Perhaps the most efficient way to approach the question of how the internet works is to start at the simplest thing you can do, it may seem: Type in a URL into your URL bar and hit enter. On my computer at home, it takes about half a second (if that) to load a page after I press enter. It’s really quite miraculous, considering everything that is going down as soon as you hit enter.
Now, I could get really, really complicated. Namely tracing all the electrical impulses through data cables, flashes of light through fiber optics and signals from satellites to satellite dishes. I will not, for the sake of time, I will however go into more detail than you could possibly require about where all the data goes.
What you’re really doing is requesting data from a specific location on the internet. Because you typed a (most likely) phonetic word into the search bar, the first protocol (a set of instructions for computers for communicating over the internet) that you will travel through is the Domain Name System. It assigns a meaningful alphanumeric sequence to difficult to remember IP addresses (which I’ll get into later, but they’re hard to remember with IPv4’s sequence of: xxx.xx.xxx.xxx and IPv6’s sequence of xxxx:xxx:x:xxxx:x:xxx:xx). Once your URL travels through the DNS, an IP Address is returned
An IP address is essentially an address for the internet. It tells TCP or the transport layer where to route data, but before we get to the transport layer, it is important to understand the application layer. And before we delve into the application layer, it’s important to understand what these layers are.
TCP/IP or The Internet Protocol Suite is essentially a vast collection of protocols working in synchronization. It is comprised of four layers, from lowest to highest: Application, Transport, Internet and Link.
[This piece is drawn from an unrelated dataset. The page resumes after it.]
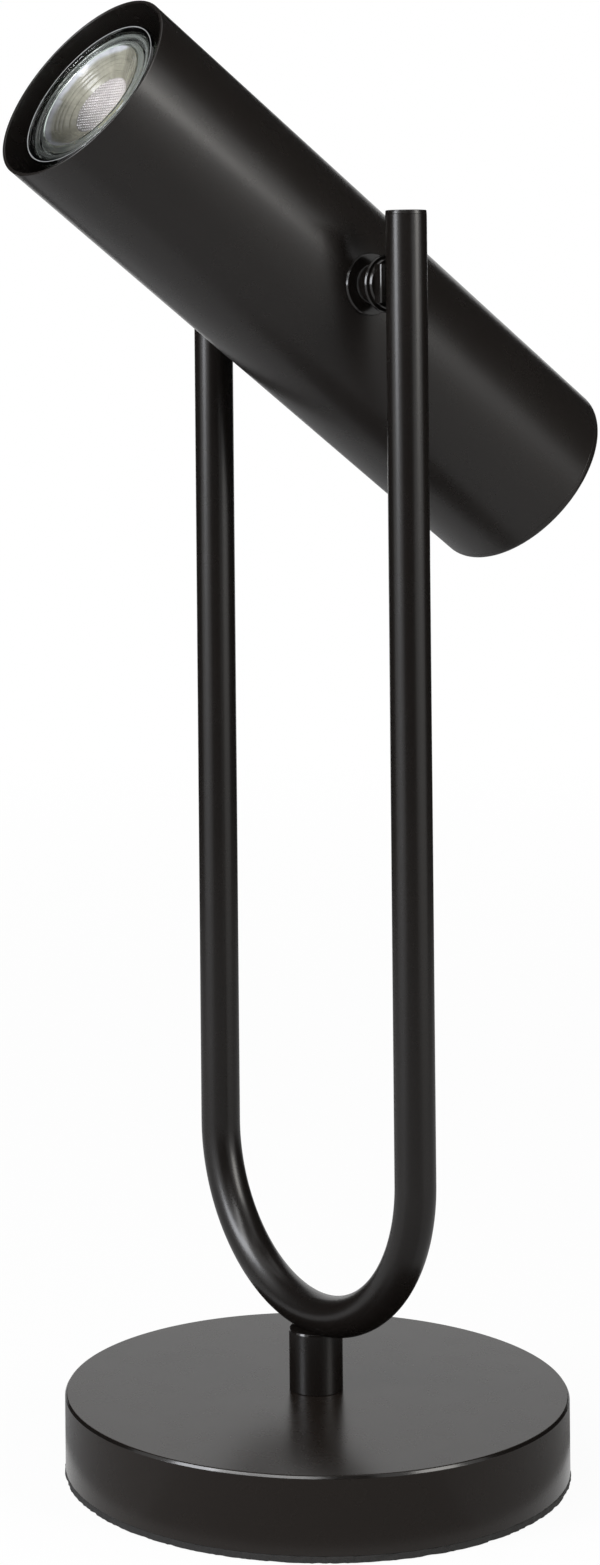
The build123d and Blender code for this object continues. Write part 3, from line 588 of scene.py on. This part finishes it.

This is where it begins to get complicated
The highest layer, the Link layer, is the first connection between physical hardware and data. Next up is the Internet layer. It handles all routing of data and internetworking (as mentioned before, the internet is multiple networks communicating). It contains the Internet Protocol (IP) which is, as you’ll recall, is the addressing system for the internet. Next is the Transport layer. It is responsible for the data while the data is being transported. It sorts out the data while it’s being moved around and make sure it arrives in it’s entirety in the correct order it was sent. The Transport layer consists mainly of the protocol TCP (Transmission Control Protocol). As stated in the sentence prior, it controls the higher level (closer to your personal computer and farther from the infrastructure in which the data is transported) data operations, such as data exchange rates and network traffic control.
Finally we have the Application layer. It is the lowest level of the TCP/IP model and handles the data while it is en route to its destination. When you use a very specific service such as AIM, you’re using a specific protocol within the application layer.
So to sum up: when you press enter, you’re pinging (requesting information) through the Link and Transportation layers from the DNS. When the DNS returns the IP address, the data requested from the server located at the IP address used returns through the vast physical infrastructure of the internet. The data is interpreted by your browser and displayed on your screen, all within a second.